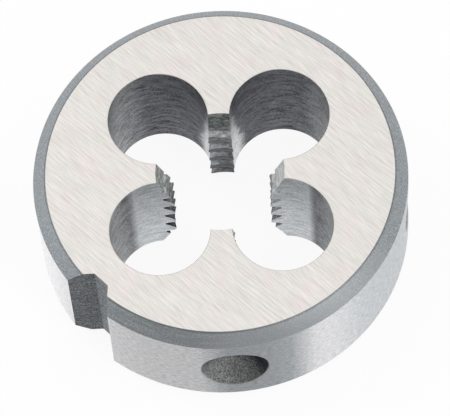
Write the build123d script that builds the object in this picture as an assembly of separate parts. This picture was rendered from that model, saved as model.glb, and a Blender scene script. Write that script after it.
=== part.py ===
from build123d import *
from math import ceil, radians, tan
import os

# A solid round threading die, M8 x 1.25 right hand, all sizes in millimetres and degrees.
# Origin on the axis in the bottom face, +Z up along the axis, the lead side of the thread on top.

# Body
OUTER_DIAMETER = 25.0
THICKNESS = 9.0
EDGE_CHAMFER = 0.85

# Chip holes, which leave four lands between them
CHIP_HOLE_COUNT = 4
CHIP_HOLE_DIAMETER = 6.7
CHIP_CIRCLE_DIAMETER = 11.5
FIRST_CHIP_HOLE_AZIMUTH = 45.0

# Thread, with the standard's flats at its crest and root
NOMINAL_DIAMETER = 8.0
PITCH = 1.25
FLANK_ANGLE = 60.0
THREAD_DEPTH_SHARE = 0.5413       # of the pitch, from root to crest
ROOT_FLAT_SHARE = 0.125           # of the pitch
GROOVE_START_HEIGHT = 0.75        # of a groove's middle at azimuth 0, above the bottom face
GROOVE_ARC = 44.0                 # wider than a land, so each groove ends in the open
GROOVE_OVERCUT = 0.1              # how far the groove's cutter reaches into the open bore
MOUTH_DIAMETER = 8.6
LEAD_HALF_ANGLE = 20.0            # top side, where the die starts on the rod
EXIT_HALF_ANGLE = 25.0            # bottom side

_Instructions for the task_
Starting at the top of the data above, repeat every line exactly until the line containing "FIRST_CHIP_HOLE_AZIMUTH = 45.0" has been given, then stop.

_Result of the task_
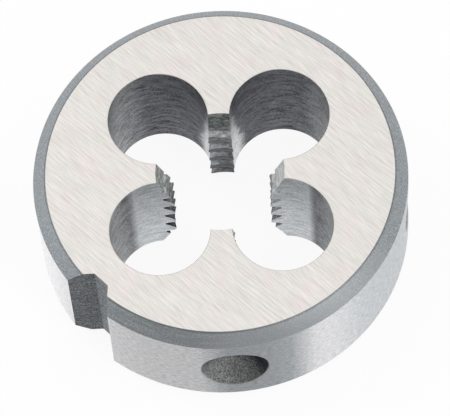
Write the build123d script that builds the object in this picture as an assembly of separate parts. This picture was rendered from that model, saved as model.glb, and a Blender scene script. Write that script after it.
=== part.py ===
from build123d import *
from math import ceil, radians, tan
import os

# A solid round threading die, M8 x 1.25 right hand, all sizes in millimetres and degrees.
# Origin on the axis in the bottom face, +Z up along the axis, the lead side of the thread on top.

# Body
OUTER_DIAMETER = 25.0
THICKNESS = 9.0
EDGE_CHAMFER = 0.85

# Chip holes, which leave four lands between them
CHIP_HOLE_COUNT = 4
CHIP_HOLE_DIAMETER = 6.7
CHIP_CIRCLE_DIAMETER = 11.5
FIRST_CHIP_HOLE_AZIMUTH = 45.0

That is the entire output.